» Task directions
Return exactly the listing's lines, from its first line to the line holding "ring, [bore], FIXED_ARM)", ends included.

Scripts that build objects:
-*-

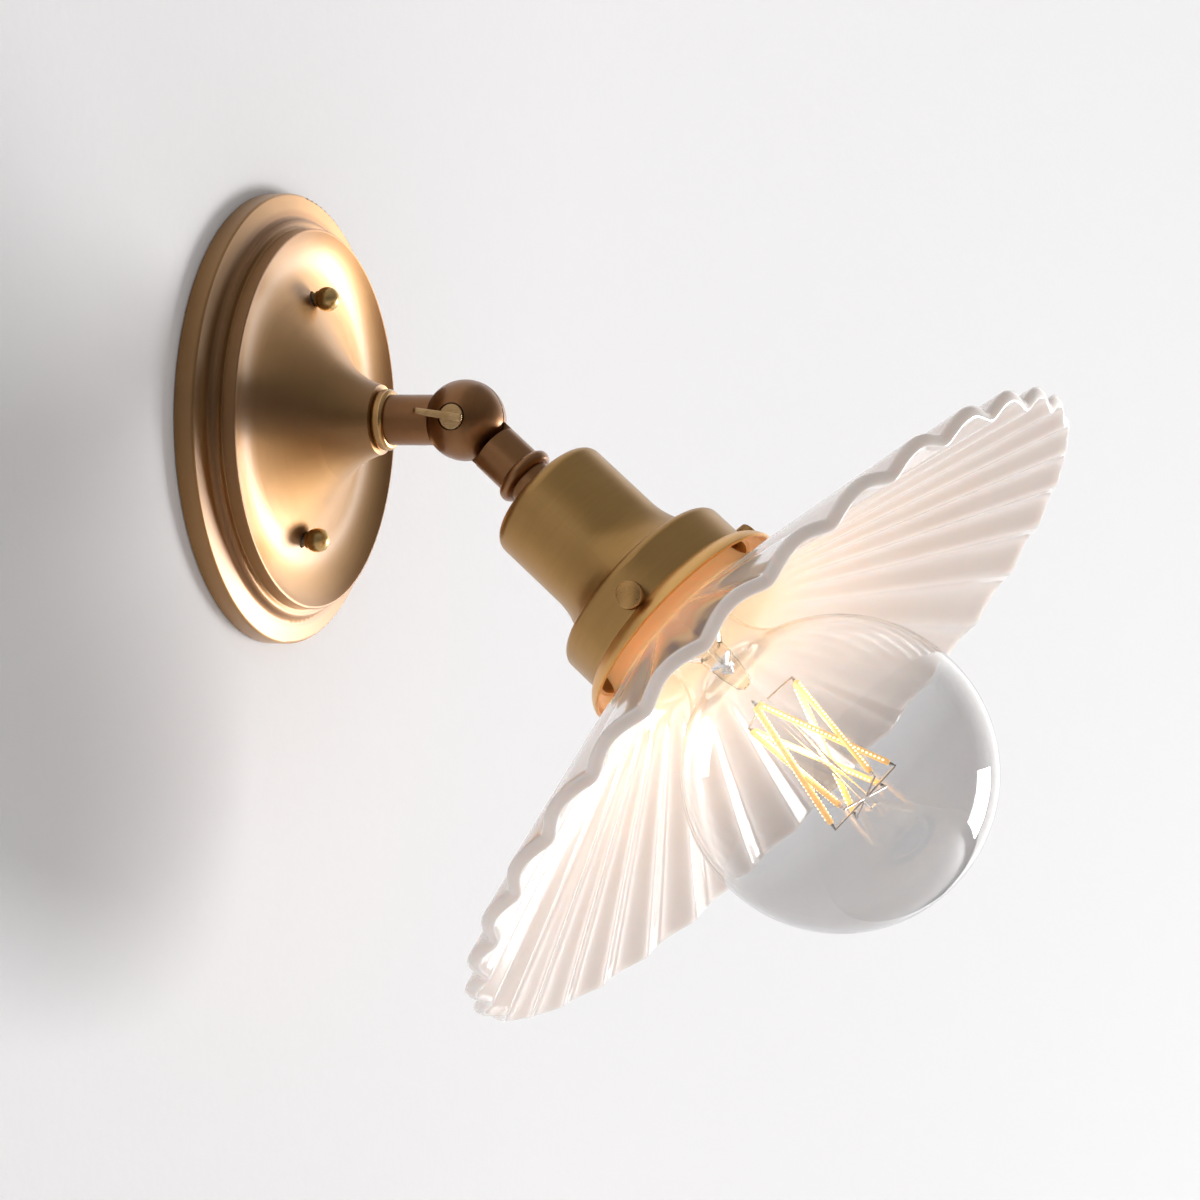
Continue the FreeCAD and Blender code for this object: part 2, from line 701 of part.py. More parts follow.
def make_moving_half():
    """Half ball on the lamp's side, tapped from its flat for the key."""
    blank, tools = half_ball_blank("moving_half", False)
    tools.append(cross_rod("moving_pivot_bore", KEY_BORE, "-1", "key_bore_depth"))
    return cut_from("knuckle_moving_half", blank, tools, LAMP)


def make_friction_washer():
    """Thin washer between the flats, against the fixed half."""
    start = "(-flat_gap / 2)"
    end = f"({start} + friction_washer_thickness)"
    ring = cross_rod("washer_disc", "friction_washer_radius", start, end)
    bore = cross_rod("washer_bore", "key_shaft_radius + friction_washer_gap", "-1", "1")
    return cut_from("friction_washer", ring, [bore], FIXED_ARM)


def make_thumb_key():
    """Screw with a disc head and a lever bar across it."""
    shaft = cross_rod("key_shaft", "key_shaft_radius", "-key_head_seat", "(key_bore_depth - key_end_gap)")
    head = cross_rod("key_head", "key_head_radius", "-key_head_face", "-key_head_seat")
    outer_end = ("-key_head_face - key_bar_thickness", "-key_bar_overhang", "-key_bar_width / 2")
    inner_end = ("-key_head_face", "key_bar_length - key_bar_overhang", "key_bar_width / 2")
    lever = block("key_lever", outer_end, inner_end)
    doc.recompute()
    rounded = doc.addObject("Part::Fillet", "key_lever_rounded")
    rounded.Base = lever
    edge_round = number("key_bar_round")
    rounded.Edges = [(edge, edge_round, edge_round) for edge in range(1, 13)]
    piece = doc.addObject("Part::MultiFuse", "thumb_key")
    piece.Shapes = [shaft, head, rounded]
    piece.Placement = axis_frame(number("key_bar_angle"), PIVOT)
    return piece


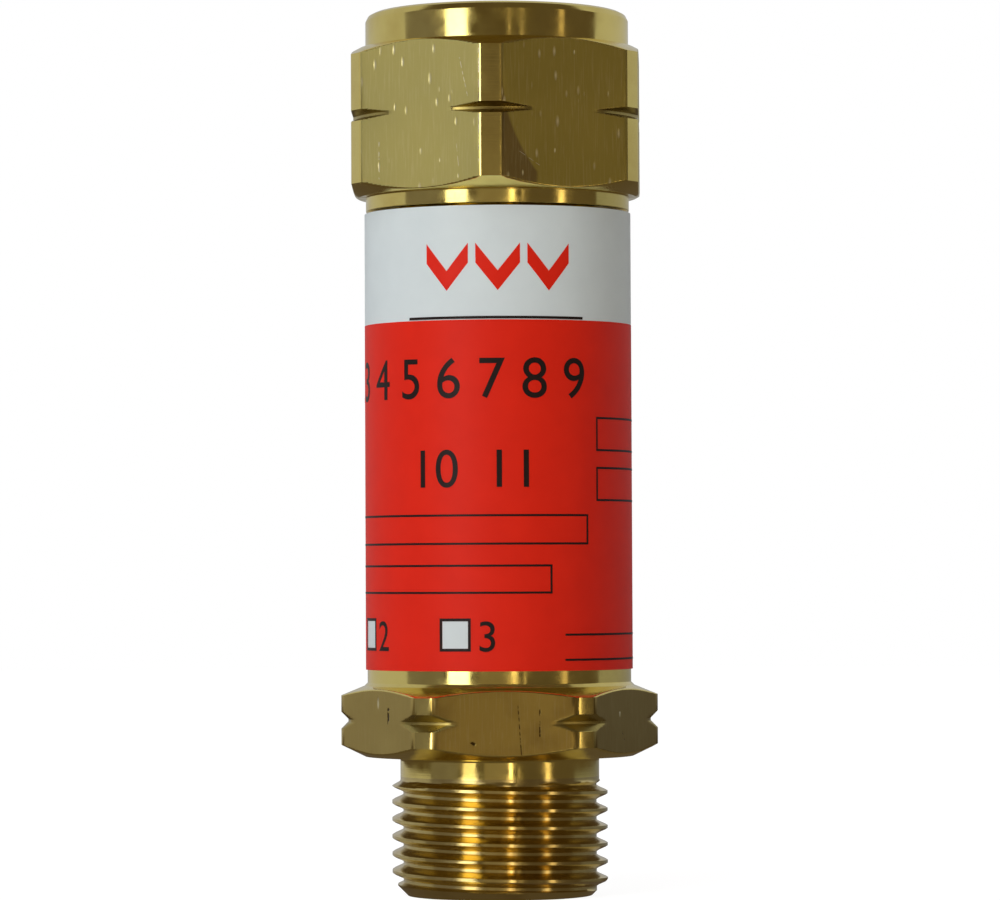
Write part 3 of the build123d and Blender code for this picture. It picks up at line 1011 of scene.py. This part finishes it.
def chevronOutline(azimuth):
    # Points down the way the gas goes
    middle = azimuth * arcPerDegree
    low = label["chevronLevel"]
    left = middle - label["chevronHalf"]
    right = middle + label["chevronHalf"]
    top = low + label["chevronHeight"]
    arm = low + label["chevronDrop"]
    return [
        (left, top), (middle, low + label["chevronRise"]), (right, top),
        (right, arm), (middle, low), (left, arm),
    ]


def makeLabel():
    # The film, the red ink with clear tick boxes, and the black ink, each on top of the one before
    edge = 180 - label["gap"] / 2
    film = [flatPrint([rectangle(-edge, edge, label["bottom"], label["top"])])]
    mesh = wrapPrint("labelFilm", film, label["filmRadius"], label["redRadius"])
    piece = makeObject("labelWhiteFilm", mesh, [whiteFilm])
    fit(piece, "housing_body", "label_film")

    half = label["boxSize"] / 2 / arcPerDegree
    bottom = label["boxLevel"]
    boxes = [
        frameOutlines(azimuth - half, azimuth + half, bottom, bottom + label["boxSize"], label["boxLine"])
        for azimuth in label["boxes"]
    ]
    ground = [rectangle(-edge, edge, label["bottom"], label["redTop"])]
    ground += [inner for outer, inner in boxes]
    red = [flatPrint(ground)] + [flatPrint([chevronOutline(a)]) for a in label["chevrons"]]
    mesh = wrapPrint("labelRed", red, label["redRadius"], label["blackRadius"])
    piece = makeObject("labelRedInk", mesh, [redInk])
    fit(piece, "housing_body", "label_red_field")

    left, right, low, high = label["underline"]
    black = [flatPrint([rectangle(left, right, label["redTop"] + low, label["redTop"] + high)])]
    black += [flatPrint(box) for box in boxes]
    for first, height, level, azimuths in numberRows:
        for i, azimuth in enumerate(azimuths):
            black.append(flatText(str(first + i), height, azimuth, level))
    for i, azimuth in enumerate(label["boxes"]):
        place = azimuth + label["boxNumberTurn"]
        black.append(flatText(str(i + 1), label["boxNumberHeight"], place, label["boxLevel"]))
    for field in fields:
        black.append(flatPrint(frameOutlines(*field, label["line"])))
    for left, right, level in rules:
        black.append(flatPrint([rectangle(left, right, level, level + label["line"])]))
    mesh = wrapPrint("labelBlack", black, label["blackRadius"], label["topRadius"])
    piece = makeObject("labelBlackInk", mesh, [blackInk])
    fit(piece, "housing_body", "label_black_marks")


makeLabel()

print("inner pieces")
# Pieces that are seen from above or below get a smooth copy. The others keep their own mesh.
smoothPieces = {
    "inlet_nipple": turnedBrass,
    "nose_o_ring": nitrile,
    "inlet_strainer": springSteel,
    "strainer_ring": springSteel,
    "nut_retaining_ring": springSteel,
    "arrestor_carrier": turnedBrass,
}
plainPieces = {
    "nipple_o_ring": nitrile,
    "valve_carrier": turnedBrass,
    "valve_plate": turnedBrass,
    "valve_seal": nitrile,
    "cutoff_piston": turnedBrass,
    "cutoff_o_ring": nitrile,
    "cutoff_spring": springSteel,
    "fusible_ring": solder,
    "flame_arrestor": sinter,
    "arrestor_gasket_upper": fibre,
    "arrestor_gasket_lower": fibre,
}


def smoothCopy(node, material):
    # The node's own mesh with its seams closed, in the node's place
    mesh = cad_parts[node].data.copy()
    mesh.materials.clear()
    closeMesh(mesh, weld["smallSharp"])
    piece = makeObject(node + "_smooth", mesh, [material])
    fit(piece, "housing_body", node)
    return piece


def makeInnerPieces():
    for node, material in smoothPieces.items():
        smoothCopy(node, material)
    coil = smoothCopy("valve_spring", springSteel)
    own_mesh(coil)
    for node, material in plainPieces.items():
        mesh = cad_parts[node].data
        for i in range(len(mesh.materials)):
            mesh.materials[i] = material


makeInnerPieces()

-*-

» Solution to this exercise
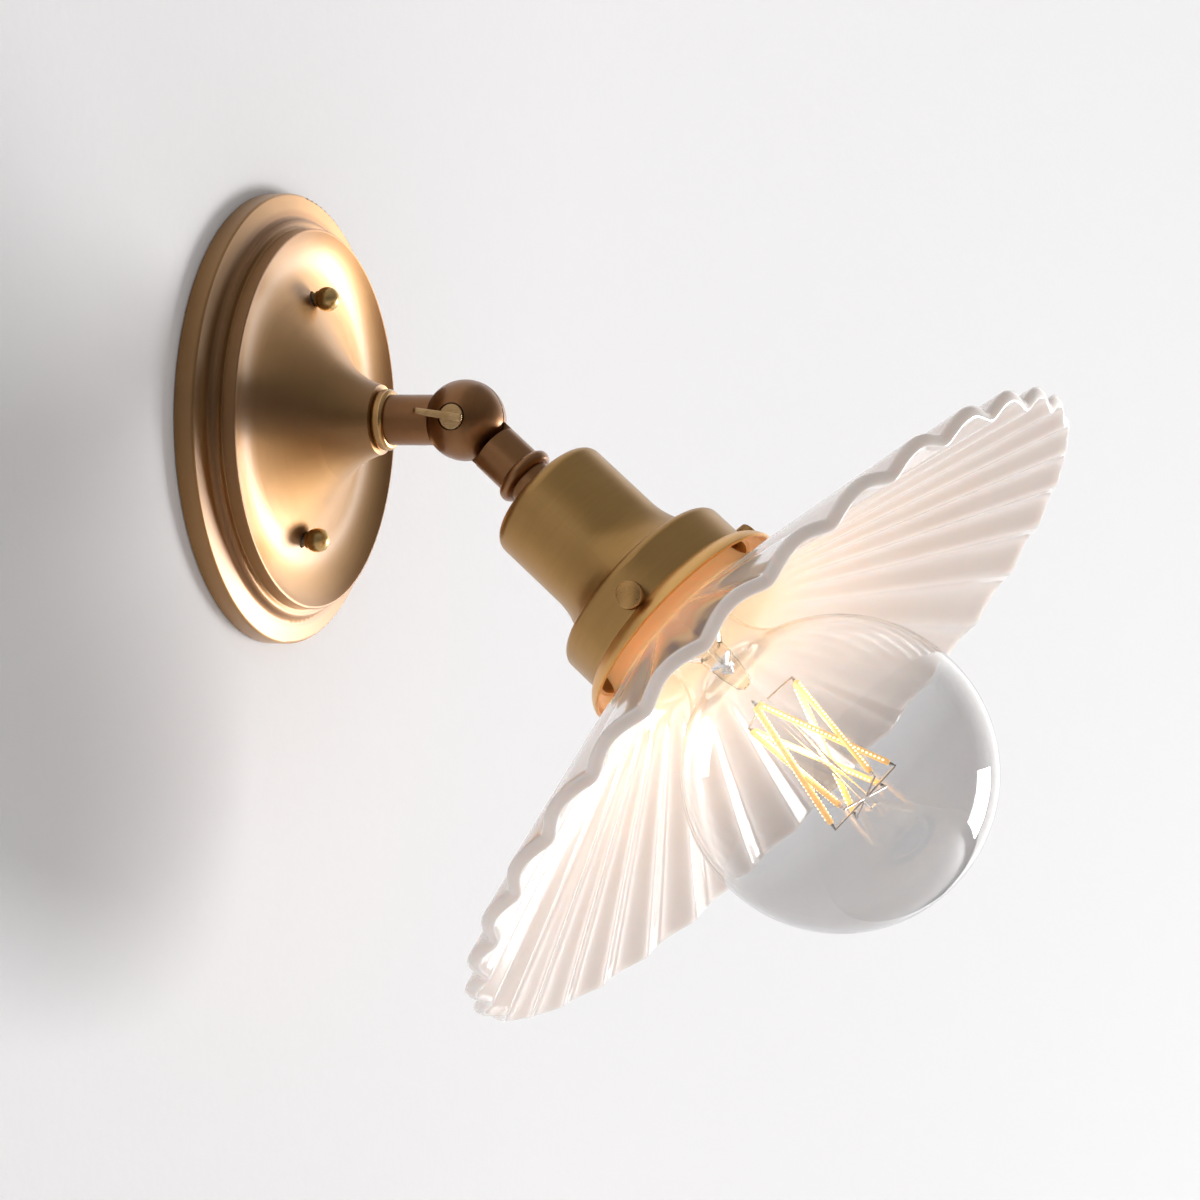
Continue the FreeCAD and Blender code for this object: part 2, from line 701 of part.py. More parts follow.
def make_moving_half():
    """Half ball on the lamp's side, tapped from its flat for the key."""
    blank, tools = half_ball_blank("moving_half", False)
    tools.append(cross_rod("moving_pivot_bore", KEY_BORE, "-1", "key_bore_depth"))
    return cut_from("knuckle_moving_half", blank, tools, LAMP)


def make_friction_washer():
    """Thin washer between the flats, against the fixed half."""
    start = "(-flat_gap / 2)"
    end = f"({start} + friction_washer_thickness)"
    ring = cross_rod("washer_disc", "friction_washer_radius", start, end)
    bore = cross_rod("washer_bore", "key_shaft_radius + friction_washer_gap", "-1", "1")
    return cut_from("friction_washer", ring, [bore], FIXED_ARM)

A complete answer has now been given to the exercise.